Global patterns of land-use change have lead conservationists to increasingly rely on human-dominated landscapes for biodiversity conservation. However, the effectiveness of one such landscape, military training areas (MTAs), for conservation has rarely been evaluated. MTAs may harbor rare habitat types, but these sites are also often heavily impacted and may not be managed primarily for conservation. We sought to assess whether an MTA could serve as an effective site for conservation of extremely rare butterfly, the eastern regal fritillary (Speyeria idalia idalia) on Fort Indiantown Gap National Guard Training Center in southeastern Pennsylvania. Eighteen years of count data exist for this species. Reliable analysis of these data, however, has been complicated by typical challenges of long-term wildlife monitoring data (non-normal error distributions, non-independence of sampling, non-linearity in population pattern over time, and inter-observer differences), as well as by the natural history of these butterflies (differences by season and by sex in detectability, excessive zero counts), and particular challenges inherent in monitoring on an MTA (uneven sampling).

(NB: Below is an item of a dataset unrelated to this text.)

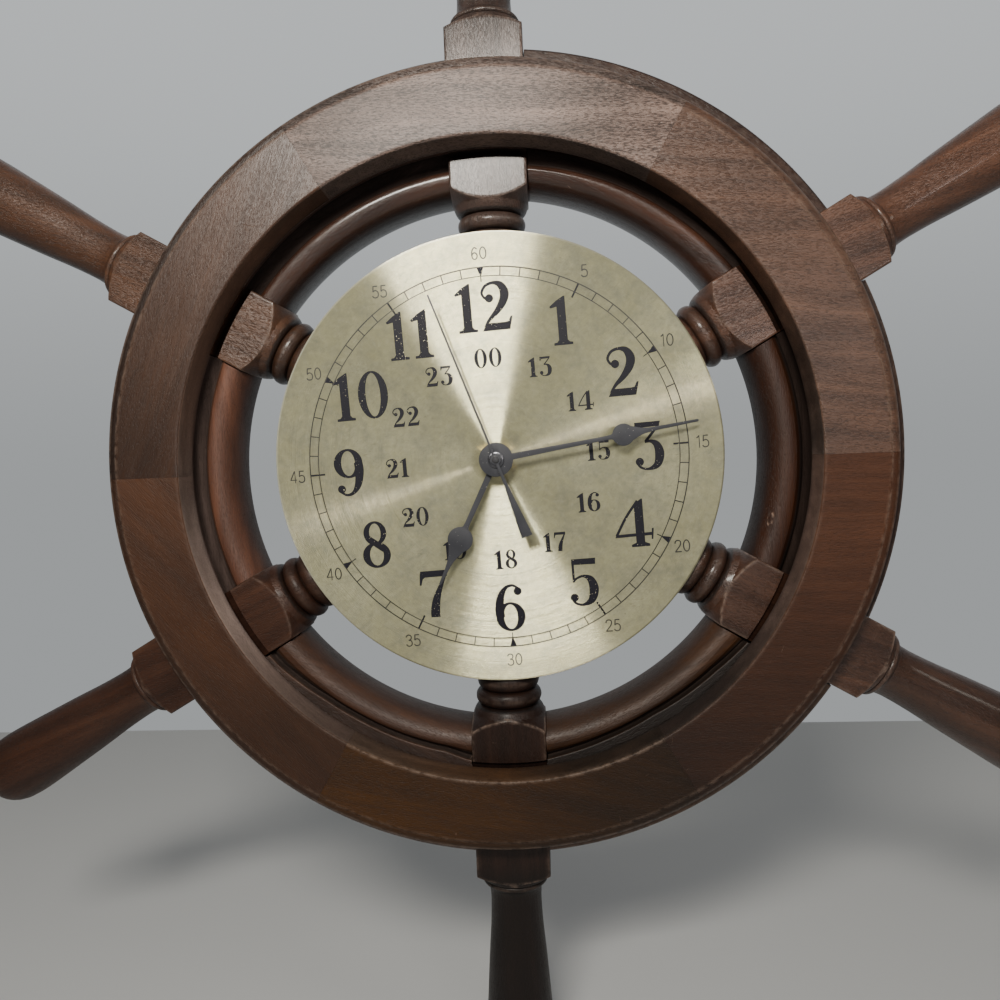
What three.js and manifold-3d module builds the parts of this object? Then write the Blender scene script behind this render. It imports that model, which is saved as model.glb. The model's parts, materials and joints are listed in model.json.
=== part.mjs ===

We therefore used a novel approach to model butterfly population patterns, incorporating a multi-step modelling process, the use of zero-inflated generalized additive mixed models in a Bayesian framework, and graphical rendering of population patterns.

Results/Conclusions

Our results provide the first comprehensive analysis of population trajectories for S. i. idalia, and suggest that after a long period of decline, populations have increased and – more recently – stabilized. Temporal concordance of this increase with the onset of prescribed burning with aerial ignition and logging, suggest the importance of active management efforts for conservation of this subspecies, and for biodiversity more generally within MTAs. This study supports the idea that an MTA not only can host a globally threatened species, but as long as this and similar human modified areas are effectively managed they can promote the coexistence of multiple land uses, in a successful and sustainable manner.